## WHAT IS REQUIRED
Your task is to restate the data word for word.
· · · · ·
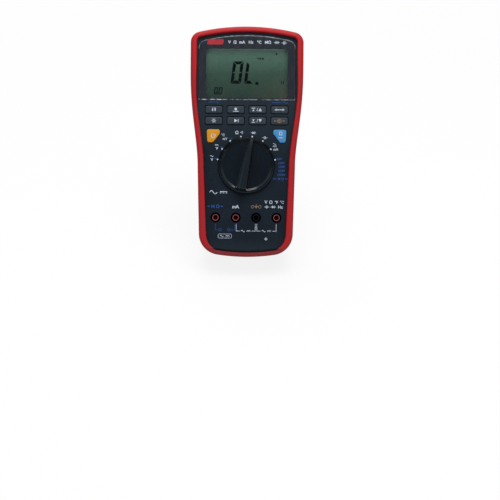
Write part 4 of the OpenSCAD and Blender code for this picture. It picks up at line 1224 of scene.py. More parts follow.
@dataclass
class DisplayWindow:
    """The window: a dark bevelled border, and the clear pane over the display.

    The rows of border and bevel are ways in and down as shares of the slant. Those of
    the opening are growth and way down in mm.
    """

    half_w: float = 45.3
    top: float = 207.2
    low: float = 146.3
    arch_r: float = 175.0
    corner_r: float = 8.0
    foot_r: float = 1.2
    view_w: float = 76.3
    view_h: float = 46.8
    view_y: float = 171.3
    view_r: float = 4.2
    rise: float = 0.8
    seat: float = 1.2
    slant: float = 0.9
    border_rows: tuple[Span, ...] = (
        (0.0, 1.0), (0.15, 0.55), (0.8, 0.1), (1.2, 0.0), (1.5, 0.0),
    )
    bevel_rows: tuple[Span, ...] = (
        (0.1, 0.66), (0.05, 0.55), (0.78, 0.04), (0.95, 0.04), (0.95, 0.12),
    )
    opening_rows: tuple[Span, ...] = ((0.5, 0.0), (0.15, 0.0), (0.0, 0.15))
    pane_gap: float = 0.02
    pane_z: Span = (0.1, 0.6)
    steps: int = 720

    def outer(self, grow: float) -> np.ndarray:
        """The window's outline: arched top, big upper and small lower corners, grown by a distance."""
        half, arch = self.half_w + grow, self.arch_r + grow
        r, foot = self.corner_r + grow, self.foot_r + grow
        top, low = self.top + grow, self.low - grow
        rise = math.sqrt((arch - r) ** 2 - (half - r) ** 2)
        turn = math.degrees(math.atan2(rise, half - r))
        right = np.vstack(
            [
                arc((half - foot, low + foot), foot, -90, 0, 6),
                arc((half - r, top - arch + rise), r, 0, turn, 12),
                arc((0, top - arch), arch, turn, 90, 16)[1:],
            ]
        )
        return np.vstack([right, (right * [-1, 1])[-2::-1]])

    def at(self, outline: np.ndarray, level: float) -> np.ndarray:
        """An outline's points at even angles round the display's middle, on one level."""
        return at_level(by_angle(outline, (0, self.view_y), turn_steps(self.steps)), level)

    def opening(self, grow: float) -> np.ndarray:
        """The clear opening's outline, grown by a distance."""
        box = round_box(self.view_w + 2 * grow, self.view_h + 2 * grow, self.view_r + grow)
        return box + [0, self.view_y]

    def build(self, border: Material, edge: Material, pane: Material) -> None:
        """Makes the border as a closed ring of levels, its bevel with painted glints, and the pane as a thin
        plate.
        """
        s, top = self.slant, self.rise
        rows = [
            self.at(self.outer(0), -self.seat),
            *(self.at(self.outer(-inward * s), top - drop * s) for inward, drop in self.border_rows),
            *(self.at(self.opening(grow), top - drop) for grow, drop in self.opening_rows),
            self.at(self.opening(0.0), -self.seat),
        ]
        piece("window_border", tube(np.stack(rows)), border, Slot.WINDOW, ["display_window"])
        bevel = [self.at(self.outer(-inward * s), top - drop * s) for inward, drop in self.bevel_rows]
        piece("window_edge", tube(np.stack(bevel)), edge, Slot.WINDOW)
        clear = rings(np.stack([self.at(self.opening(-self.pane_gap), z) for z in self.pane_z]))
        piece("window_pane", clear, pane, Slot.WINDOW)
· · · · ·
## RESPONSE TO THIS TASK
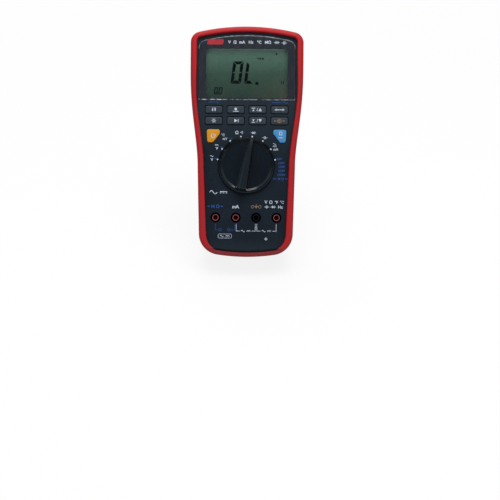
Write part 4 of the OpenSCAD and Blender code for this picture. It picks up at line 1224 of scene.py. More parts follow.
@dataclass
class DisplayWindow:
    """The window: a dark bevelled border, and the clear pane over the display.

    The rows of border and bevel are ways in and down as shares of the slant. Those of
    the opening are growth and way down in mm.
    """

    half_w: float = 45.3
    top: float = 207.2
    low: float = 146.3
    arch_r: float = 175.0
    corner_r: float = 8.0
    foot_r: float = 1.2
    view_w: float = 76.3
    view_h: float = 46.8
    view_y: float = 171.3
    view_r: float = 4.2
    rise: float = 0.8
    seat: float = 1.2
    slant: float = 0.9
    border_rows: tuple[Span, ...] = (
        (0.0, 1.0), (0.15, 0.55), (0.8, 0.1), (1.2, 0.0), (1.5, 0.0),
    )
    bevel_rows: tuple[Span, ...] = (
        (0.1, 0.66), (0.05, 0.55), (0.78, 0.04), (0.95, 0.04), (0.95, 0.12),
    )
    opening_rows: tuple[Span, ...] = ((0.5, 0.0), (0.15, 0.0), (0.0, 0.15))
    pane_gap: float = 0.02
    pane_z: Span = (0.1, 0.6)
    steps: int = 720

    def outer(self, grow: float) -> np.ndarray:
        """The window's outline: arched top, big upper and small lower corners, grown by a distance."""
        half, arch = self.half_w + grow, self.arch_r + grow
        r, foot = self.corner_r + grow, self.foot_r + grow
        top, low = self.top + grow, self.low - grow
        rise = math.sqrt((arch - r) ** 2 - (half - r) ** 2)
        turn = math.degrees(math.atan2(rise, half - r))
        right = np.vstack(
            [
                arc((half - foot, low + foot), foot, -90, 0, 6),
                arc((half - r, top - arch + rise), r, 0, turn, 12),
                arc((0, top - arch), arch, turn, 90, 16)[1:],
            ]
        )
        return np.vstack([right, (right * [-1, 1])[-2::-1]])

    def at(self, outline: np.ndarray, level: float) -> np.ndarray:
        """An outline's points at even angles round the display's middle, on one level."""
        return at_level(by_angle(outline, (0, self.view_y), turn_steps(self.steps)), level)

    def opening(self, grow: float) -> np.ndarray:
        """The clear opening's outline, grown by a distance."""
        box = round_box(self.view_w + 2 * grow, self.view_h + 2 * grow, self.view_r + grow)
        return box + [0, self.view_y]

    def build(self, border: Material, edge: Material, pane: Material) -> None:
        """Makes the border as a closed ring of levels, its bevel with painted glints, and the pane as a thin
        plate.
        """
        s, top = self.slant, self.rise
        rows = [
            self.at(self.outer(0), -self.seat),
            *(self.at(self.outer(-inward * s), top - drop * s) for inward, drop in self.border_rows),
            *(self.at(self.opening(grow), top - drop) for grow, drop in self.opening_rows),
            self.at(self.opening(0.0), -self.seat),
        ]
        piece("window_border", tube(np.stack(rows)), border, Slot.WINDOW, ["display_window"])
        bevel = [self.at(self.outer(-inward * s), top - drop * s) for inward, drop in self.bevel_rows]
        piece("window_edge", tube(np.stack(bevel)), edge, Slot.WINDOW)
        clear = rings(np.stack([self.at(self.opening(-self.pane_gap), z) for z in self.pane_z]))
        piece("window_pane", clear, pane, Slot.WINDOW)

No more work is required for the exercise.